>> Begin

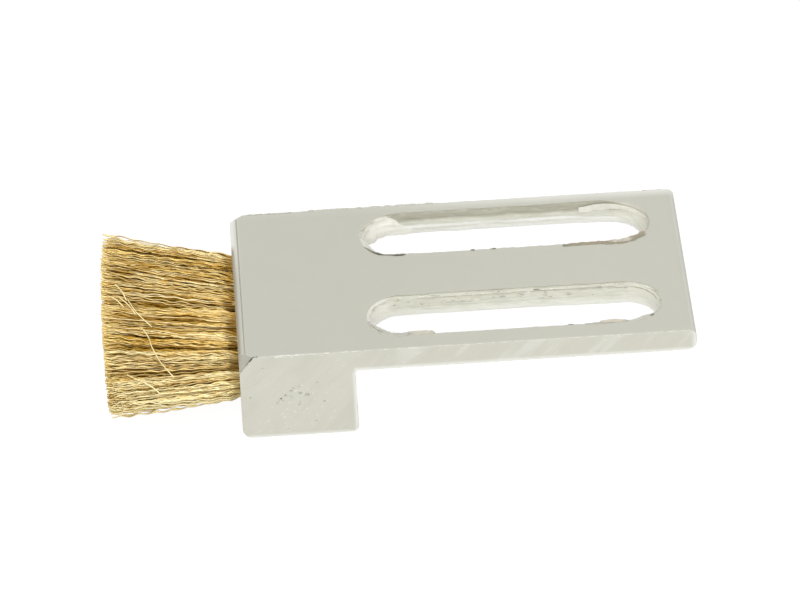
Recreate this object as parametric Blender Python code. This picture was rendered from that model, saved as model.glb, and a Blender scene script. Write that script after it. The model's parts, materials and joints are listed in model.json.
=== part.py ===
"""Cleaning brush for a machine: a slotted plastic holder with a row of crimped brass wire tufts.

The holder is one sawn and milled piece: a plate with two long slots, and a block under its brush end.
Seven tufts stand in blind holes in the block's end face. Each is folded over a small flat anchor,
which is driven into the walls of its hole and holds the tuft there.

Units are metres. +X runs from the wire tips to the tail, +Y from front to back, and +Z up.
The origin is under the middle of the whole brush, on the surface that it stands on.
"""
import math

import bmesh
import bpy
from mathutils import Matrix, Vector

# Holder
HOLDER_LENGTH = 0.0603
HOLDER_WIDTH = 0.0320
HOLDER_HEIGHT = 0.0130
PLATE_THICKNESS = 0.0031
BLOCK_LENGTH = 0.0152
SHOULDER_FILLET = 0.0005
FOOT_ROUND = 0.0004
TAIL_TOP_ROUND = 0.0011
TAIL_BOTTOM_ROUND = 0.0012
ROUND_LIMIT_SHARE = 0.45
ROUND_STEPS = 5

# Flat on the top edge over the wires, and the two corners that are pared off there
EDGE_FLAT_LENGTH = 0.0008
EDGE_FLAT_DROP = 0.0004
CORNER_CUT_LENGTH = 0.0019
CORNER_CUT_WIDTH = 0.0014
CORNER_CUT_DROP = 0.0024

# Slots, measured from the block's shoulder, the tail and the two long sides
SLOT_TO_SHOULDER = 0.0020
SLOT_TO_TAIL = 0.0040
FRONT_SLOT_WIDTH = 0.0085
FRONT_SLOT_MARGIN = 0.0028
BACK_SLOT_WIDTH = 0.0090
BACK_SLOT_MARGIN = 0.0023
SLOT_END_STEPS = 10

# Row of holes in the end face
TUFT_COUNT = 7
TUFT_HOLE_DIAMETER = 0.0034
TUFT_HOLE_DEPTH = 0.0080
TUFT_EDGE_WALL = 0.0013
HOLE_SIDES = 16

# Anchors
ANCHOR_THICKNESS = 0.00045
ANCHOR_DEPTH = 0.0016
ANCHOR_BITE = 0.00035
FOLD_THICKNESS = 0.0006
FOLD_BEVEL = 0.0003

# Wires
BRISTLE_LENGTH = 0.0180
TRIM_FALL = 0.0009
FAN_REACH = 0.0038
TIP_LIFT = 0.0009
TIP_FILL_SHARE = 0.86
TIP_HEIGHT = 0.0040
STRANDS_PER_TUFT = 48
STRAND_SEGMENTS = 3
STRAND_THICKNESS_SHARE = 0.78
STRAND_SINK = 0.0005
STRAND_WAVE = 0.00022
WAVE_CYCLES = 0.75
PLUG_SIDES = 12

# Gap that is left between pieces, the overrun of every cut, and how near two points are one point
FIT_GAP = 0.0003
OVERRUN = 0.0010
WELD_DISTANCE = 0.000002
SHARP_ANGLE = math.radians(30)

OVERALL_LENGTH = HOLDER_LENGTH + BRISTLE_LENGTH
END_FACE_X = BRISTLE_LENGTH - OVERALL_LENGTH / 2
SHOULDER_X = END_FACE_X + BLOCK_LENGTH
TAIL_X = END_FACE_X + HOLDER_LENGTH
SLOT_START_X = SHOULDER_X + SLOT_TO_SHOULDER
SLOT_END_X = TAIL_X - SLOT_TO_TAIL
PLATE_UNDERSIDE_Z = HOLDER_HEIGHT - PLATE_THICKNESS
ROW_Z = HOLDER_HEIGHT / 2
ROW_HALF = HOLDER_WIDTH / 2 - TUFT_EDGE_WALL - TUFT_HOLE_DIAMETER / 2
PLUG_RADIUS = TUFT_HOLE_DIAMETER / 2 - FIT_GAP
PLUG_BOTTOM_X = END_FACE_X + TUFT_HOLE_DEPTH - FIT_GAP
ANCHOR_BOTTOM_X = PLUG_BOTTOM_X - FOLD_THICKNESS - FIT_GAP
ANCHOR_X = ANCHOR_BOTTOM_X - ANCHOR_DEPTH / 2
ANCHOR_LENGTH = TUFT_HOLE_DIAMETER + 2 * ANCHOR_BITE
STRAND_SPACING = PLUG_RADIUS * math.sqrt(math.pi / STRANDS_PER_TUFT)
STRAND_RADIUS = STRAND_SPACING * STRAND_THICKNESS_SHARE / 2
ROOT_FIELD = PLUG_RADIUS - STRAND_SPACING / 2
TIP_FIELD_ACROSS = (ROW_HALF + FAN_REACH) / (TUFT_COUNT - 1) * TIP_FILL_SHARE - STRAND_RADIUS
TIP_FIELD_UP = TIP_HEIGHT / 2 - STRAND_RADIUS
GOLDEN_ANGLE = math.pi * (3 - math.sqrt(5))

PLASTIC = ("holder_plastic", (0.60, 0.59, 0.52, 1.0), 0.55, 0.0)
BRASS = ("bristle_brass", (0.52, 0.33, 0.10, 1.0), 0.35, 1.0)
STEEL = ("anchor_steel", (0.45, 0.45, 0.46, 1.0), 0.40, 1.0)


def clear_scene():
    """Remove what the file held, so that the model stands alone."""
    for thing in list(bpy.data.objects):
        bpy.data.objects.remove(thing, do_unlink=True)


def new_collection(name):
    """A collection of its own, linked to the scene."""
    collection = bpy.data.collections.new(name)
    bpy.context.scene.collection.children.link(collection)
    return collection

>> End
>> Begin

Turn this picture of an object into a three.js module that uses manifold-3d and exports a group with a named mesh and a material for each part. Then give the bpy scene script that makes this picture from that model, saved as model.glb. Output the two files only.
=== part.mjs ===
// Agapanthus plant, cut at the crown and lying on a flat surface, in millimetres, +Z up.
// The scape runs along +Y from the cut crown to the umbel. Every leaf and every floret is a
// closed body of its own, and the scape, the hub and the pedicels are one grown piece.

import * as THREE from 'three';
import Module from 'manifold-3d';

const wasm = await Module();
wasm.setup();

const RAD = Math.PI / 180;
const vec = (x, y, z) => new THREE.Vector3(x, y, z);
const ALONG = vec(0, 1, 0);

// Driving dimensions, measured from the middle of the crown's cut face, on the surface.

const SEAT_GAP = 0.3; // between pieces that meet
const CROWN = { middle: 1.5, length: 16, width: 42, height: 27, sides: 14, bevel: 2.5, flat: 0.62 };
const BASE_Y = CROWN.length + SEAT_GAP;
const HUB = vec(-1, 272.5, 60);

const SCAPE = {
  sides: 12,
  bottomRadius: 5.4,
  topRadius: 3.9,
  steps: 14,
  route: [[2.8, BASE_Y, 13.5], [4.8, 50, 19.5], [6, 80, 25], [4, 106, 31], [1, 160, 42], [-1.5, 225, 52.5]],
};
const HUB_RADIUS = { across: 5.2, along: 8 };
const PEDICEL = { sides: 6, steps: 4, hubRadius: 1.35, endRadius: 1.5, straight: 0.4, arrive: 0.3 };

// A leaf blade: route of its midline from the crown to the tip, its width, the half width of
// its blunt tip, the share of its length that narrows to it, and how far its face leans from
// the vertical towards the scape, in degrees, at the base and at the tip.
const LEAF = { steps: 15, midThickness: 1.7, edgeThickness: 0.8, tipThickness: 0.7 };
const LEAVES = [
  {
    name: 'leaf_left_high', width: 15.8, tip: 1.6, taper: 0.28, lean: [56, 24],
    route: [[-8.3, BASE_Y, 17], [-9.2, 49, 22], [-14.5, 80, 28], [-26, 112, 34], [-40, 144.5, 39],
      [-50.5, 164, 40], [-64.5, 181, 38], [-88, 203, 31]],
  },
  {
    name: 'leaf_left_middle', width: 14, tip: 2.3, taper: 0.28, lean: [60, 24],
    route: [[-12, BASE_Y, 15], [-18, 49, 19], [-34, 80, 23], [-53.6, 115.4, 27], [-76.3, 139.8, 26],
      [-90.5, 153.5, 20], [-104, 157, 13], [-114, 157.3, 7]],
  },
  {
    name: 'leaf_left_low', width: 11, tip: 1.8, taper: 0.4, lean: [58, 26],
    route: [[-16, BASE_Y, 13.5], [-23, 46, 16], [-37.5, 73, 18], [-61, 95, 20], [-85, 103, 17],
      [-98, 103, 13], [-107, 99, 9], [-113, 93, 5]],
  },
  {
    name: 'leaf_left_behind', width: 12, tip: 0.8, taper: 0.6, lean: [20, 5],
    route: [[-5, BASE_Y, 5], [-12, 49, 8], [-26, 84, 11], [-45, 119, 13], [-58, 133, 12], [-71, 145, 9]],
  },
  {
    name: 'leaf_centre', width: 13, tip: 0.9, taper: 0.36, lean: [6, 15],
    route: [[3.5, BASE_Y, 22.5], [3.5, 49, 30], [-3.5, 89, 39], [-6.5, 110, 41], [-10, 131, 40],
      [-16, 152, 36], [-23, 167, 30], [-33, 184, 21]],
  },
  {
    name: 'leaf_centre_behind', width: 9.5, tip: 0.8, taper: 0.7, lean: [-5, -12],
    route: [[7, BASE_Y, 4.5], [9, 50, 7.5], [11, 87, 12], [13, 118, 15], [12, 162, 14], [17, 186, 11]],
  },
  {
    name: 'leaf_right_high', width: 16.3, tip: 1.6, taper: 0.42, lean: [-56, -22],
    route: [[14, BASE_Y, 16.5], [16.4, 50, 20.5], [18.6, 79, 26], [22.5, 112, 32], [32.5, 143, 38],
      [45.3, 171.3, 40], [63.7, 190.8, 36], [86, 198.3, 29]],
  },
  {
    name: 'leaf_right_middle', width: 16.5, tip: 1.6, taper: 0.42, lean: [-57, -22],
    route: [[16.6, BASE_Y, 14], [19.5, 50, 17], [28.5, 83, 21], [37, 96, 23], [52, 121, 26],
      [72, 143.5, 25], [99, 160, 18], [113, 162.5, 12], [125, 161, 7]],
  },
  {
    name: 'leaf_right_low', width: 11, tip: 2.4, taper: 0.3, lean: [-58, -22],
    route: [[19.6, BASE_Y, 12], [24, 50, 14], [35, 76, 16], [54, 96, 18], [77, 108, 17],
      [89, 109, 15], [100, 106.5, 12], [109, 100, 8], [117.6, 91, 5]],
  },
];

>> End
>> Begin

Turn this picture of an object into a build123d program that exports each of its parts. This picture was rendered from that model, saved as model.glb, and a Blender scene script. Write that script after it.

>> End

Given problem -> Repeat exactly the lines from the one containing "Recreate this object" to the one containing "which is driven", both lines included, and nothing else.

Correct response ->
Recreate this object as parametric Blender Python code. This picture was rendered from that model, saved as model.glb, and a Blender scene script. Write that script after it. The model's parts, materials and joints are listed in model.json.
=== part.py ===
"""Cleaning brush for a machine: a slotted plastic holder with a row of crimped brass wire tufts.

The holder is one sawn and milled piece: a plate with two long slots, and a block under its brush end.
Seven tufts stand in blind holes in the block's end face. Each is folded over a small flat anchor,
which is driven into the walls of its hole and holds the tuft there.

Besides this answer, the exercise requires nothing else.